初めて聴いた時、哀愁漂うトラックとその静謐で切なくも情熱が垣間見れる歌詞に耳を一瞬にして奪われた。聴き終わった後、茫然自失になったほど。俺がこの曲を初めて聴いた時のシチュエーションまで覚えてる。ガソリンスタンドで車の給油の順番待ちをしている時に車内で聴いた。その時も外は雨が降ってて、感動して泣きそうにもなった。雨の日に聴きたい1曲でもある。

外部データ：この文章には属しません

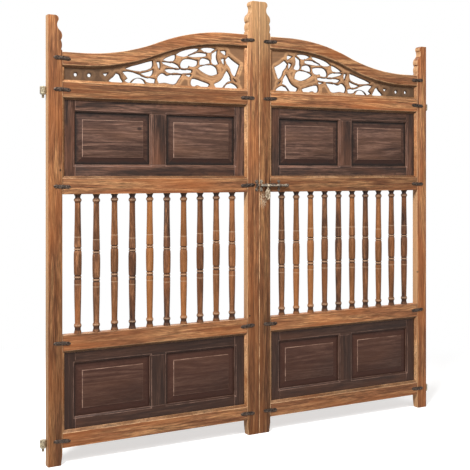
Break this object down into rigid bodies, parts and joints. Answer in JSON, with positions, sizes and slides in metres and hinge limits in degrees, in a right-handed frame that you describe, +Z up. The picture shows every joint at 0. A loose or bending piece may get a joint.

リリックと韻はこちらで解説されています。絵描きの男性と花屋の女性が突然の雨が降ってきたことにより出会い、恋をし、しかし次第にすれ違っていき・・・という物語で、単に切ないラブストーリーというだけではなく、絵描きのアーティストとしての矜持、セルアウトへの苦悩なども語られている。聴いたことがない人はゾーンのファンでなくとも絶対唸ると思うので是非なんらかの方法で聴いてみてください。
もはや有名作家の短編集や本屋に売ってる文芸誌に載っていても全くおかしくない作品で、実際問題、なろう系作家の人がこれパクった小説もネットで発見してしまった。
ラストのオチも完璧で非常に考えさせるような終わり方だが、暖かい気持ちにもなる。映画化されてないよね?今泉力哉監督か、是枝裕和監督に映画化してほしいようなして欲しくないようなアンビバレントな気分になってる。
路上 THA BLUE HERB
多くは語りません。聴いて、読んでください。映画『シティ・オブ・ゴッド』を見た後みたいな満足感が得られますので。聴きごたえがあり過ぎて普通に疲れます。